Instruction: Exactly the lines from the one with "Write part 3" to the one with "return turned_rise *", both included, are to be printed again; leave out the rest.

Data to use:
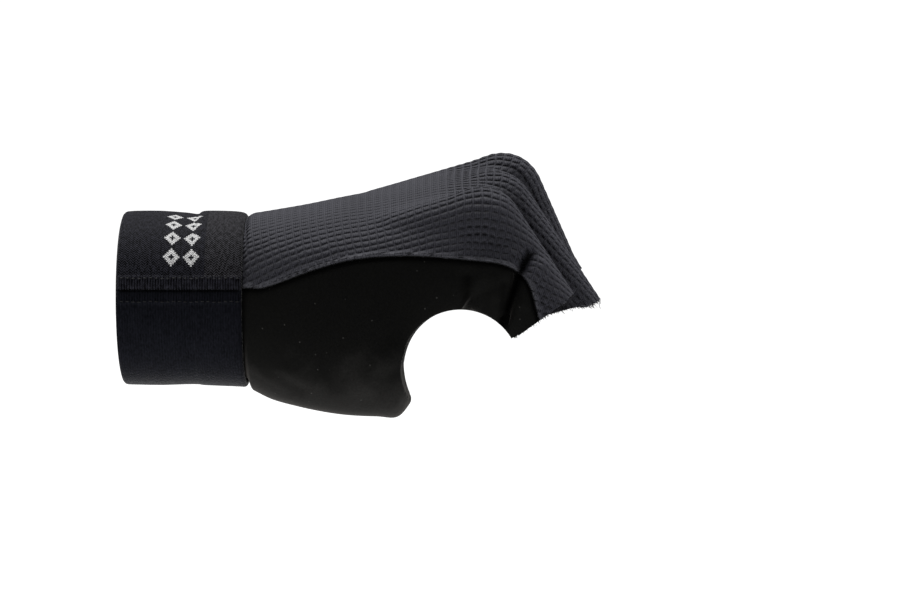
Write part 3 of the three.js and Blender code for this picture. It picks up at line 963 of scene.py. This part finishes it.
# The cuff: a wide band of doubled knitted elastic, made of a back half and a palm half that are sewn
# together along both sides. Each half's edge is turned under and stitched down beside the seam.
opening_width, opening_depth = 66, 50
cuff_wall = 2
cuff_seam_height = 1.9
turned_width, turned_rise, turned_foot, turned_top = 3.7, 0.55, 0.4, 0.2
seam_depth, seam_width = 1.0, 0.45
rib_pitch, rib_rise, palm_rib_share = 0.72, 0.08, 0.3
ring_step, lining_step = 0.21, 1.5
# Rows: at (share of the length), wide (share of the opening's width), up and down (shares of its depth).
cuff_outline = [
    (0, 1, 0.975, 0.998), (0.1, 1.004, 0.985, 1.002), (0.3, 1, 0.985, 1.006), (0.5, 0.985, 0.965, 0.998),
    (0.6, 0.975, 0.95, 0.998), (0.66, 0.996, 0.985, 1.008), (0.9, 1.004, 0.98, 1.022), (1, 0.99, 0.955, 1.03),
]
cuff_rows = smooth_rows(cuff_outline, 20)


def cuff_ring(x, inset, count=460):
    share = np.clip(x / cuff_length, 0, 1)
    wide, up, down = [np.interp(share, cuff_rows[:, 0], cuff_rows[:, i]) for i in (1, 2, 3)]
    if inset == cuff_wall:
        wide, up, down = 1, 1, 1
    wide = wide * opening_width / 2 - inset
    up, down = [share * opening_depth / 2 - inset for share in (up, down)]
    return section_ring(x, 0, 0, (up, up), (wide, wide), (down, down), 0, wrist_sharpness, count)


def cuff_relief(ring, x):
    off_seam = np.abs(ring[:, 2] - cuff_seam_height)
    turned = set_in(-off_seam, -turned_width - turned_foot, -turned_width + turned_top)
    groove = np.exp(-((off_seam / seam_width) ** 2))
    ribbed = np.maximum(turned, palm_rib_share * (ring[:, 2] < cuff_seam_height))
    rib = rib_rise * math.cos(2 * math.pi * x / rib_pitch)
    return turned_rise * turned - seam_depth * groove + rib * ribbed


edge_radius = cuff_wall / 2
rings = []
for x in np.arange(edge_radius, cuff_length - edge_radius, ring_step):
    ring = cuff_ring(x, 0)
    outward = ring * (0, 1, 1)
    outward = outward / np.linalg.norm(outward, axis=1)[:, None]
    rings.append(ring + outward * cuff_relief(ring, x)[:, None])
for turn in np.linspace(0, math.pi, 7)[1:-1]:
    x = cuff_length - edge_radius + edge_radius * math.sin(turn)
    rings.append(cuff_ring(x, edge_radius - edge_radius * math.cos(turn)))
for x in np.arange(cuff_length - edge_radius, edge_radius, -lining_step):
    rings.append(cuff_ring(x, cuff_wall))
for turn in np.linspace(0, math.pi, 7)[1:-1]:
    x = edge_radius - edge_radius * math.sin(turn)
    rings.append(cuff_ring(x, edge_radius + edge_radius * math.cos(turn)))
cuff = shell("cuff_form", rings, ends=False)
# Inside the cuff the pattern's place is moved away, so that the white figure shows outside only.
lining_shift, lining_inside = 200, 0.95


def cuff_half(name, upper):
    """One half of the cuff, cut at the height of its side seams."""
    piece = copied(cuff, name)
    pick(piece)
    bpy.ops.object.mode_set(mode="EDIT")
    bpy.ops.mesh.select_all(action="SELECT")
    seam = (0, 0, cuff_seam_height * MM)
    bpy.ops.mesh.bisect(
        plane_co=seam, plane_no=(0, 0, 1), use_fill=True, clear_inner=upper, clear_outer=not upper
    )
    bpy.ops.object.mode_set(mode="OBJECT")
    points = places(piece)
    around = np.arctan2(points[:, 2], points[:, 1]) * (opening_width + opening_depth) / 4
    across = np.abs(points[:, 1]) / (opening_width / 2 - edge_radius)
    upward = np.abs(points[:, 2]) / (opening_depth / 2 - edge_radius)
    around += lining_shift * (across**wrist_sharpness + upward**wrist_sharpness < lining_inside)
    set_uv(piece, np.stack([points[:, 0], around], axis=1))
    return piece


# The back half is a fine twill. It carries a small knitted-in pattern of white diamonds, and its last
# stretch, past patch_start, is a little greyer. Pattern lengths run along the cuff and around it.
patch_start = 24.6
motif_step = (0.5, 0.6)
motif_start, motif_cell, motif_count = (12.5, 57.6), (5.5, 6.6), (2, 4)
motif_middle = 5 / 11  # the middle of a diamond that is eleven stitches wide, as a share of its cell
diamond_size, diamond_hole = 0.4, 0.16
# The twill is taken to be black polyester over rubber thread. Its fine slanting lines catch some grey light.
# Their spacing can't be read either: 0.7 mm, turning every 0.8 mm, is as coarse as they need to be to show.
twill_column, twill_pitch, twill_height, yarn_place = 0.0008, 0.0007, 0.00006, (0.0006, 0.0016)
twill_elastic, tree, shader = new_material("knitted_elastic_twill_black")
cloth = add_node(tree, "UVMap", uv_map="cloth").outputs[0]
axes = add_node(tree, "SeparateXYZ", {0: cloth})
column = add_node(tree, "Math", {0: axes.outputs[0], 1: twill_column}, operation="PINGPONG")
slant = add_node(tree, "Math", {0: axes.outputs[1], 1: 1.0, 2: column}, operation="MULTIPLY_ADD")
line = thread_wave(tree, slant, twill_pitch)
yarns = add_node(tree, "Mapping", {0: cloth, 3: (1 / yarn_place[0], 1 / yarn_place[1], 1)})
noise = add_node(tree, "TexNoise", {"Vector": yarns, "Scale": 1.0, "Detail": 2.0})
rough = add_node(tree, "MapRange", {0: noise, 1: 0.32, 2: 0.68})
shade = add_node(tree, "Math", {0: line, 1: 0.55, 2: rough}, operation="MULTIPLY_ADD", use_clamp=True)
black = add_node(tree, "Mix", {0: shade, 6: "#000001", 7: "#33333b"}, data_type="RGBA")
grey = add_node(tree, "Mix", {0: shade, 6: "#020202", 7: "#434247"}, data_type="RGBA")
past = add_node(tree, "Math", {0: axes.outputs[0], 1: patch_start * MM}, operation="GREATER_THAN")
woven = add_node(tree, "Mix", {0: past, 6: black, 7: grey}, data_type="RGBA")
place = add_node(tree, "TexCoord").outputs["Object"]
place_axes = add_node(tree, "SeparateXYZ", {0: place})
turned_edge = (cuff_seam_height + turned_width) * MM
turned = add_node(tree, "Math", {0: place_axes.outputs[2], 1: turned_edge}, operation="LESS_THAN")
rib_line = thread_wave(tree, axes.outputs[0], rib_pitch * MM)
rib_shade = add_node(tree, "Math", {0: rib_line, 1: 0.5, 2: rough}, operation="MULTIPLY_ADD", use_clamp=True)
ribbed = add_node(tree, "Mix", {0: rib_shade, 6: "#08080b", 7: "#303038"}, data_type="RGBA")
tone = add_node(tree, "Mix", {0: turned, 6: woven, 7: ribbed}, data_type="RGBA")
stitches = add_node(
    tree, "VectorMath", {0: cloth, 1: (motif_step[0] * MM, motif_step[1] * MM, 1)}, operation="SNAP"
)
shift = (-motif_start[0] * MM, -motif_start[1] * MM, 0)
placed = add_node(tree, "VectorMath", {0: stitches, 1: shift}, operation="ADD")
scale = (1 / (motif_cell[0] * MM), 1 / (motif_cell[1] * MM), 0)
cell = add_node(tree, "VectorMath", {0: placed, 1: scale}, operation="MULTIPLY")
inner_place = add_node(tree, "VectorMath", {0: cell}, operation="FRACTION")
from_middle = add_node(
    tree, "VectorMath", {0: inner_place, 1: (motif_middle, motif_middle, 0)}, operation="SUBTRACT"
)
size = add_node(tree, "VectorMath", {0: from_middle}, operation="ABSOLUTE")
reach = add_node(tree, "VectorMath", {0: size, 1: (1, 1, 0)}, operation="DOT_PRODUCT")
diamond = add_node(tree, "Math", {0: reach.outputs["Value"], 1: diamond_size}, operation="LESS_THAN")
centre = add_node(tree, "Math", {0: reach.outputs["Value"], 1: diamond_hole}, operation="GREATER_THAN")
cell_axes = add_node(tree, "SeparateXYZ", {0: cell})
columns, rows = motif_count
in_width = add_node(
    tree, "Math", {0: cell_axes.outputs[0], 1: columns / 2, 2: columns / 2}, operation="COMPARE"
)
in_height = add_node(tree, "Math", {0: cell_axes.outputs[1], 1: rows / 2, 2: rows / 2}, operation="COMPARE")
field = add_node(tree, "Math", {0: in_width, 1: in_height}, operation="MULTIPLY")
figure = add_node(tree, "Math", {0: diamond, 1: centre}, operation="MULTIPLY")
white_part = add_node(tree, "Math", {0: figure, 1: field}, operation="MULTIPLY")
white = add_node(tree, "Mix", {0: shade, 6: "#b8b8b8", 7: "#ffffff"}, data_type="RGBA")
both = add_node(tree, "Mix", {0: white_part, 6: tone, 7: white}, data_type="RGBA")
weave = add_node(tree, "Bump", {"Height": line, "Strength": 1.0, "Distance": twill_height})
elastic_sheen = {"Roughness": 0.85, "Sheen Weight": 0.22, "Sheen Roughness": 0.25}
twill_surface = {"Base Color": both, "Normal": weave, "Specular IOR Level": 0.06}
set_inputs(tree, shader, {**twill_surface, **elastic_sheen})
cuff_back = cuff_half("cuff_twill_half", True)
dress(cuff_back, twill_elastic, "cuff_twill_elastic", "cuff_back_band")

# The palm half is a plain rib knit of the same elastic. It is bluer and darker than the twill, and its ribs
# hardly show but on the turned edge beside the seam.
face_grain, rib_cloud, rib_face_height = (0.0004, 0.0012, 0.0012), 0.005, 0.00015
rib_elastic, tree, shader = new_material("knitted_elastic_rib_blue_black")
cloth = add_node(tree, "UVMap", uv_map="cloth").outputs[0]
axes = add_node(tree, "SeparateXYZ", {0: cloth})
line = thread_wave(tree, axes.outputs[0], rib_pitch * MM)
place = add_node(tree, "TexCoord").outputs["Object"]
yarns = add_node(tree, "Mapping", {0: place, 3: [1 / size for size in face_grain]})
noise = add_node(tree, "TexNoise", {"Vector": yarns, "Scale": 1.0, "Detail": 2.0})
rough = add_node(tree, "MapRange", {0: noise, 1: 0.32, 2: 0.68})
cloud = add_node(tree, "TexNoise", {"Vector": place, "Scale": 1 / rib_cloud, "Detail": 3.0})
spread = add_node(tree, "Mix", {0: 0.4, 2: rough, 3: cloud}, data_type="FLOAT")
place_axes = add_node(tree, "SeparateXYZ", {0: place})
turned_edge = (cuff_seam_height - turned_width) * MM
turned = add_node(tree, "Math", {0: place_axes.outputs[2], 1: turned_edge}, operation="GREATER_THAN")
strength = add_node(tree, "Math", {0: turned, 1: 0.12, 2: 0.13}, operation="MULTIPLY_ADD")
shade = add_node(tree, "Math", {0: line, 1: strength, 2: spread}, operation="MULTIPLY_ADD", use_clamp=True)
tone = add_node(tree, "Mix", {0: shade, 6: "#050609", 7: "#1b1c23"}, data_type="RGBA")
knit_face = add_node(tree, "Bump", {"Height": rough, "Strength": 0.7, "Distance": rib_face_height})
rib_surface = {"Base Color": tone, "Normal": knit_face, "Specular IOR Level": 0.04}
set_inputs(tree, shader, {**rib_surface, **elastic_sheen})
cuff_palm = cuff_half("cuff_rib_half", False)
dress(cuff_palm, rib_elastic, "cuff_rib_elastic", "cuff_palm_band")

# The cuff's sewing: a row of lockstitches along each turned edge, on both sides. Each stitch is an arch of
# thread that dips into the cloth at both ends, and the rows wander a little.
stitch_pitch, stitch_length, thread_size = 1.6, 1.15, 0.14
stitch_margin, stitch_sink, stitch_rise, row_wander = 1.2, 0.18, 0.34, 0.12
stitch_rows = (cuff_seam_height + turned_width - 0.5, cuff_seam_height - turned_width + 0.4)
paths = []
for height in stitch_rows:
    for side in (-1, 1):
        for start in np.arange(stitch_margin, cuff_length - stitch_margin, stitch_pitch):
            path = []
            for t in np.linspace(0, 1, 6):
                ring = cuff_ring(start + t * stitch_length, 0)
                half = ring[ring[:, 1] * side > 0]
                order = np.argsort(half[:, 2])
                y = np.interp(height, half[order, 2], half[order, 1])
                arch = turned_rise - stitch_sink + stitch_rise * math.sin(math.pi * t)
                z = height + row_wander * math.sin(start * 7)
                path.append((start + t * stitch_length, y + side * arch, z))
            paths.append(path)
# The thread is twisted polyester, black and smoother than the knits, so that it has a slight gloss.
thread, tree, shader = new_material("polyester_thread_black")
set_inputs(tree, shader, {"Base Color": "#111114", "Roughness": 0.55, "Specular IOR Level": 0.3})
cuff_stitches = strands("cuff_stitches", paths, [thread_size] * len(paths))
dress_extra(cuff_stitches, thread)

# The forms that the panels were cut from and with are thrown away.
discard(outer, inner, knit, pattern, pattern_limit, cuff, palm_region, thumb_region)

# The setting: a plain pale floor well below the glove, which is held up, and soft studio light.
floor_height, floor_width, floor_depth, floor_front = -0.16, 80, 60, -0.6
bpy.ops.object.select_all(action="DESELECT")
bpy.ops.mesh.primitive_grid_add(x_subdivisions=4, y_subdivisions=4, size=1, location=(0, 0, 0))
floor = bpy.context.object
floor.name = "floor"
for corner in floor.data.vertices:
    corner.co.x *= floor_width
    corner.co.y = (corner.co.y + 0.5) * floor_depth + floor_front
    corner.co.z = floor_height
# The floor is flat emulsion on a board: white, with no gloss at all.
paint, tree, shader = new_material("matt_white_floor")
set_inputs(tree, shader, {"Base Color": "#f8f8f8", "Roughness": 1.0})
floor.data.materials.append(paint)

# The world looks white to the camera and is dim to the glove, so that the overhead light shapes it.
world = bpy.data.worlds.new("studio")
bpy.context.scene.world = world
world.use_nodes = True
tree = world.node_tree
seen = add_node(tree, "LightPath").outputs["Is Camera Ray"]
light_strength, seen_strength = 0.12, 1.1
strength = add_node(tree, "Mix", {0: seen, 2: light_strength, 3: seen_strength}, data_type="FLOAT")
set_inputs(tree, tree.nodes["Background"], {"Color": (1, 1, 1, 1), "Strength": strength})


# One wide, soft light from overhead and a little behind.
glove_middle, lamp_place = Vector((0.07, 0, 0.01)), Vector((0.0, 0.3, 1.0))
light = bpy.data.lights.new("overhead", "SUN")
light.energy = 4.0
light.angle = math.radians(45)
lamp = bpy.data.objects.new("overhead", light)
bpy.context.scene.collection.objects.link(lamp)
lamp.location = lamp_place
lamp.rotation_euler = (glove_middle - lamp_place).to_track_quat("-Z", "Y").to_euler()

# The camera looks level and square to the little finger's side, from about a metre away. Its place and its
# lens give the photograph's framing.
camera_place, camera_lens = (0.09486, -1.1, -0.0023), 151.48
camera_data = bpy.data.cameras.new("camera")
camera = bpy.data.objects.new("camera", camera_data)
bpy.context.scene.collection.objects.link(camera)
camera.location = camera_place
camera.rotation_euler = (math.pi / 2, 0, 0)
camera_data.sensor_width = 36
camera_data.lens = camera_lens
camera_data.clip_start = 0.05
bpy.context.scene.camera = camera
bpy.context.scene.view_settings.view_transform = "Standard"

...

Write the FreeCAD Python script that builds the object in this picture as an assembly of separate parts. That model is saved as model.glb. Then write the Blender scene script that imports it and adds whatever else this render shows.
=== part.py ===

Solution for this task:
Write part 3 of the three.js and Blender code for this picture. It picks up at line 963 of scene.py. This part finishes it.
# The cuff: a wide band of doubled knitted elastic, made of a back half and a palm half that are sewn
# together along both sides. Each half's edge is turned under and stitched down beside the seam.
opening_width, opening_depth = 66, 50
cuff_wall = 2
cuff_seam_height = 1.9
turned_width, turned_rise, turned_foot, turned_top = 3.7, 0.55, 0.4, 0.2
seam_depth, seam_width = 1.0, 0.45
rib_pitch, rib_rise, palm_rib_share = 0.72, 0.08, 0.3
ring_step, lining_step = 0.21, 1.5
# Rows: at (share of the length), wide (share of the opening's width), up and down (shares of its depth).
cuff_outline = [
    (0, 1, 0.975, 0.998), (0.1, 1.004, 0.985, 1.002), (0.3, 1, 0.985, 1.006), (0.5, 0.985, 0.965, 0.998),
    (0.6, 0.975, 0.95, 0.998), (0.66, 0.996, 0.985, 1.008), (0.9, 1.004, 0.98, 1.022), (1, 0.99, 0.955, 1.03),
]
cuff_rows = smooth_rows(cuff_outline, 20)


def cuff_ring(x, inset, count=460):
    share = np.clip(x / cuff_length, 0, 1)
    wide, up, down = [np.interp(share, cuff_rows[:, 0], cuff_rows[:, i]) for i in (1, 2, 3)]
    if inset == cuff_wall:
        wide, up, down = 1, 1, 1
    wide = wide * opening_width / 2 - inset
    up, down = [share * opening_depth / 2 - inset for share in (up, down)]
    return section_ring(x, 0, 0, (up, up), (wide, wide), (down, down), 0, wrist_sharpness, count)


def cuff_relief(ring, x):
    off_seam = np.abs(ring[:, 2] - cuff_seam_height)
    turned = set_in(-off_seam, -turned_width - turned_foot, -turned_width + turned_top)
    groove = np.exp(-((off_seam / seam_width) ** 2))
    ribbed = np.maximum(turned, palm_rib_share * (ring[:, 2] < cuff_seam_height))
    rib = rib_rise * math.cos(2 * math.pi * x / rib_pitch)
    return turned_rise * turned - seam_depth * groove + rib * ribbed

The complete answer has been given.